I wonder if it'd be more efficient if they don't rebuild the median and put part of the lane in with a reasonable change to the contract.

by asffa on Apr 27, 2014 5:13 pm • linkreport

Nancy Floreen wrote: "This report , which I required, is to see how we're doing, mobility-wise, with a listing of congested intersections, according to our rules. Query - are the rules the right ones?"

I think that Falls Church pointed out the flaw in the methodology, and the reason this report may not help identify the critical issue for county traffic: "When an intersection is congested, few cars can get through because they travel at slow speeds through the intersection or may even need to stop and wait for the intersection to clear before proceeding. When an intersection is flowing well at a higher speed, more cars can get through."

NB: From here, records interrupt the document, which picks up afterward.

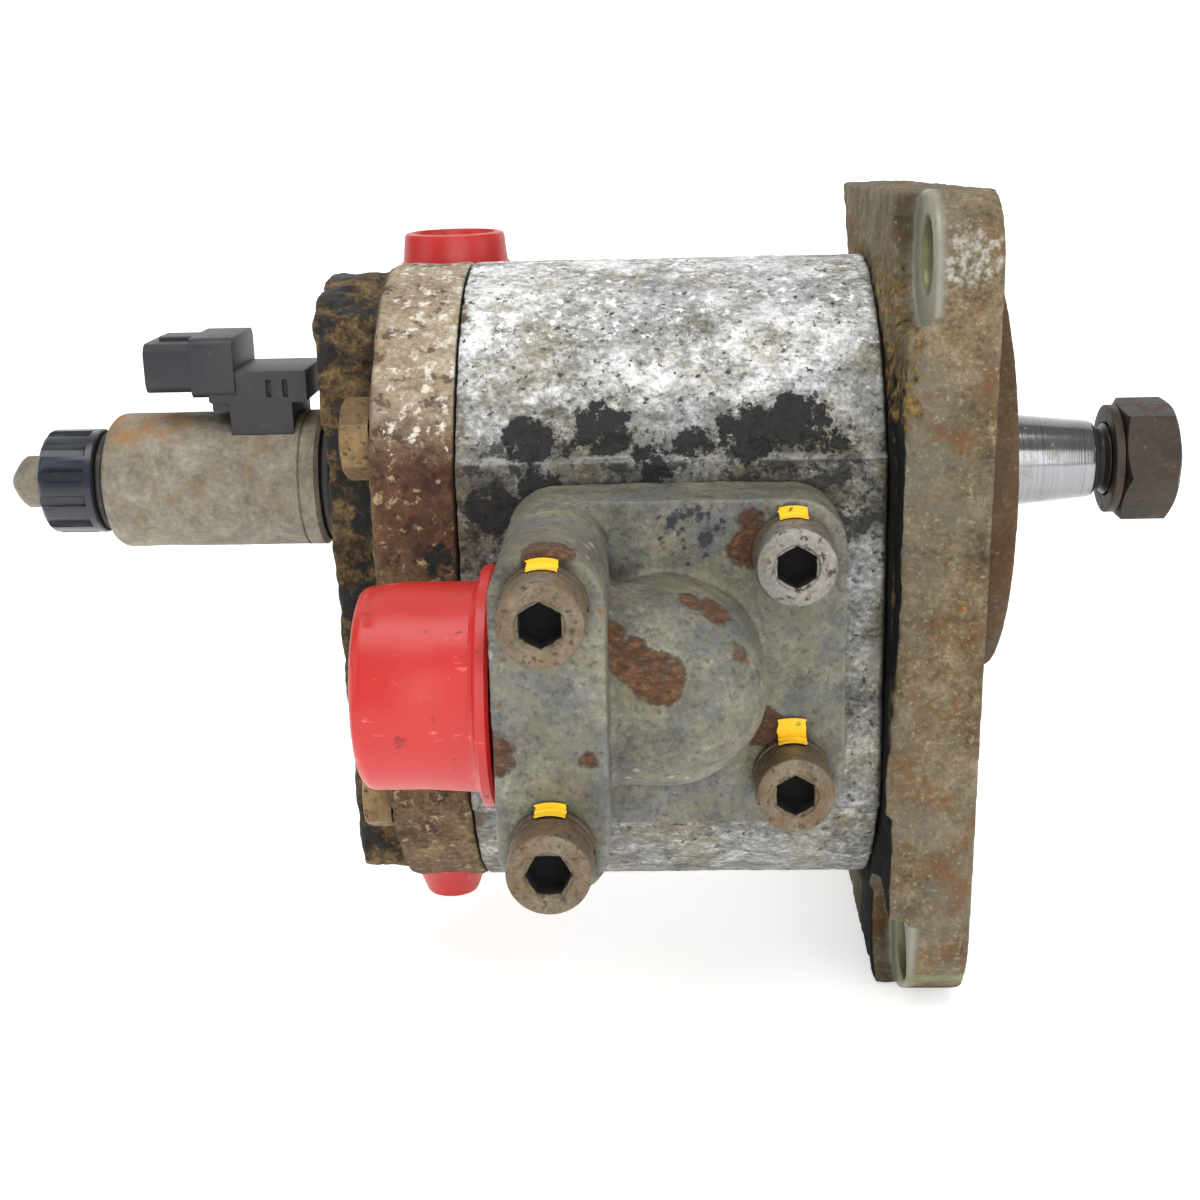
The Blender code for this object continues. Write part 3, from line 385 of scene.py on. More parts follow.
def screw_places():
    half = SCREW_PITCH / 2
    return [(PORT_X + a * half, PORT_Z + b * half) for a in (-1, 1) for b in (1, -1)]


# ------------------------------------------------------------- materials


def colour(red, green, blue):
    """A display colour, 0 to 255, as the linear values that a shader takes."""
    parts = [value / 255 for value in (red, green, blue)]
    return tuple(v / 12.92 if v <= 0.04045 else ((v + 0.055) / 1.055) ** 2.4 for v in parts) + (1.0,)


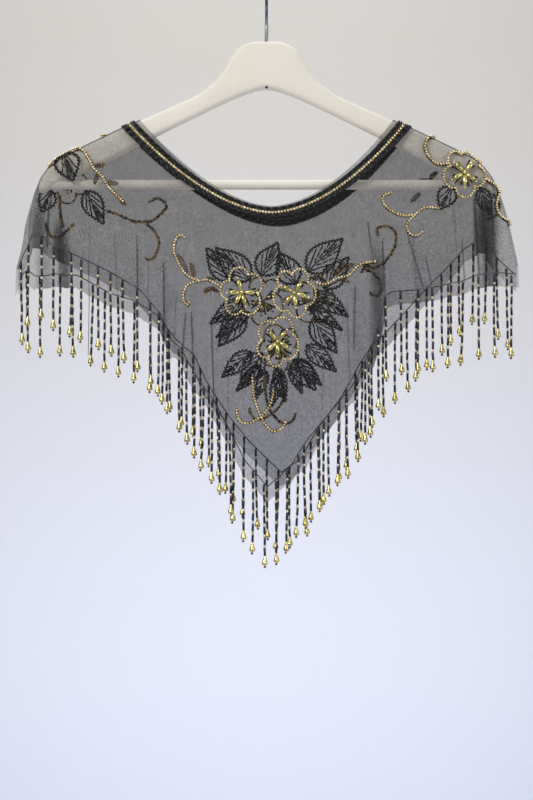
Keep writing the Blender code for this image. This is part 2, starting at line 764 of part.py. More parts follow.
def main():
    """Build the cape and its hanger."""
    clear_scene()
    parts = new_collection("beaded_net_cape")
    cutters = new_collection("cutters")
    build_hanger(parts, cutters)

    front = Panel(-1, FRONT_HEM, FRONT_FOLDS, FRONT_NET_NECK, 7 * MM)
    back = Panel(1, BACK_HEM, BACK_FOLDS, BACK_NET_NECK, 9 * MM)
    net = ("net", (0.03, 0.03, 0.035), 0.8)
    jet = ("jet_beads", (0.02, 0.02, 0.022), 0.2)
    gold = ("gold_beads", (0.75, 0.52, 0.2), 0.3, 0.8)
    build_net(parts, "net_front", front, finish(*net))
    build_net(parts, "net_back", back, finish(*net))
    build_band(parts, "neck_band_front", front, FRONT_BAND_INNER, FRONT_BAND_OUTER, finish(*jet))
    build_band(parts, "neck_band_back", back, BACK_BAND_INNER, BACK_BAND_OUTER, finish(*jet))
    build_fringe(parts, "fringe_front", front, finish(*jet))
    build_fringe(parts, "fringe_back", back, finish(*jet))
    for flower in SPRAY_FLOWERS:
        build_flower(parts, f"flower_front_{flower.name}", front, flower, finish(*gold))
        turned = back_flower(flower)
        build_flower(parts, f"flower_back_{turned.name}", back, turned, finish(*gold))
    for panel, flower in ((front, FRONT_SHOULDER_FLOWER), (back, BACK_SHOULDER_FLOWER)):
        build_flower(parts, f"flower_{flower.name}", panel, flower, finish(*gold))
    front_leaves = SPRAY_LEAVES + FRONT_SHOULDER_LEAVES
    back_leaves = [back_leaf(leaf) for leaf in SPRAY_LEAVES] + BACK_SHOULDER_LEAVES
    for panel, side_name, leaves in ((front, "front", front_leaves), (back, "back", back_leaves)):
        for number, leaf in enumerate(leaves, start=1):
            build_leaf(parts, f"leaf_{side_name}_{number}", panel, leaf, finish(*jet))


main()
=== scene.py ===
"""The looks of a beaded net cape on a clothes hanger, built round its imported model.

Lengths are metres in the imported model's frame: +X is the right of the front
view, +Y points to the back and +Z up, and the origin is the top of the inside
of the hanger's hook. Tables are in millimetres, and MM turns them into metres.
"""

import logging
import math
from dataclasses import dataclass, field
from enum import Enum
from functools import cache
from typing import Any, Iterable, NamedTuple, Sequence

import bmesh
import bpy
import numpy as np
from mathutils import Matrix, Vector


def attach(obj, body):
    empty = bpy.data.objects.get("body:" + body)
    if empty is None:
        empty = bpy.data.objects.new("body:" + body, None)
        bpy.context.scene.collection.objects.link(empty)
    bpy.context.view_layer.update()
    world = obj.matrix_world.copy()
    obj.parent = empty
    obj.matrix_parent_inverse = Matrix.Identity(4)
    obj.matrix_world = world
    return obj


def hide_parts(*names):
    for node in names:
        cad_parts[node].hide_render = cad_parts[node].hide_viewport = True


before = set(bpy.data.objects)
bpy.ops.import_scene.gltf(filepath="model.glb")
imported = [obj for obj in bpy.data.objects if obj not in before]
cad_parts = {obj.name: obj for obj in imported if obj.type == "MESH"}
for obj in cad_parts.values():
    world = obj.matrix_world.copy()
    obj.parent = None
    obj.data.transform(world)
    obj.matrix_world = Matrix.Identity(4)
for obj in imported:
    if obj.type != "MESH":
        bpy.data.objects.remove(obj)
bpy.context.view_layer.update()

MM = 0.001
ROOT = "root"
log = logging.getLogger("cape")

# A colour as red, green and blue, or a place or a scale along X, Y and Z.
Triple = tuple[float, float, float]


class Side(Enum):
    """A hanging side of the cape, by the sign of its Y."""

    FRONT = -1
    BACK = 1

    @property
    def word(self) -> str:
        """The side's name in the names of pieces."""
        return self.name.lower()

    @property
    def other(self) -> "Side":
        """The opposite side."""
        return Side(-self.value)


class Slot(Enum):
    """The record's material slots."""

    NET = "net"
    JET = "jet_beads"
    GOLD = "gold_beads"
    WOOD = "cream_paint"
    BAR = "bar_paint"
    WIRE = "chrome_wire"


class Point(NamedTuple):
    """A point of the front view, in millimetres."""

    x: float
    z: float


class Fold(NamedTuple):
    """A soft fold that widens down to the hem; layers is how many thicknesses of net it gathers."""

    x_top: float
    x_hem: float
    half_width: float
    depth: float
    z_start: float
    z_full: float
    layers: float


class Crease(NamedTuple):
    """A fine pinch line of the net, from its top to its lower end."""

    x_top: float
    z_top: float
    x_low: float
    z_low: float
    half_width: float
    depth: float
    layers: float


class NeckLine(NamedTuple):
    """A U whose height follows a power of its width, with its bottom leaning sideways."""

    half_width: float
    z_ends: float
    z_bottom: float
    lean: float


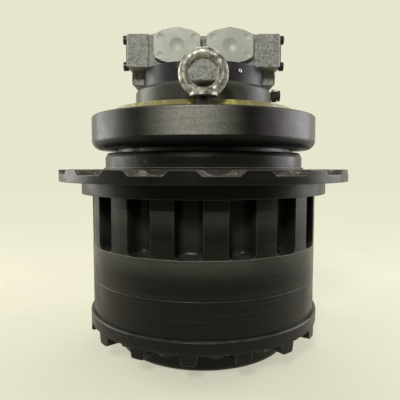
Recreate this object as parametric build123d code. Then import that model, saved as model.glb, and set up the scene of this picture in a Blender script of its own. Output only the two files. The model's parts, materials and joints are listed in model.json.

A corresponding study should measure how long it takes a traveler to go from point A to point B along arterial roads during morning and evening rush hours. For example, consider travel times on Route 29 between the county line and downtown Silver Spring in the AM, and outbound in the PM. Or New Hampshire Avenue between the county line with PG County and the ICC.

The data from such a study should logically lead to consideration of two of the most important factors that contribute to traffic woes in the region: choke points (i.e. the Northwest Branch), and timing of traffic signals (i.e. New Hampshire Ave. between Adelphi Rd. and Powder Mill Rd.).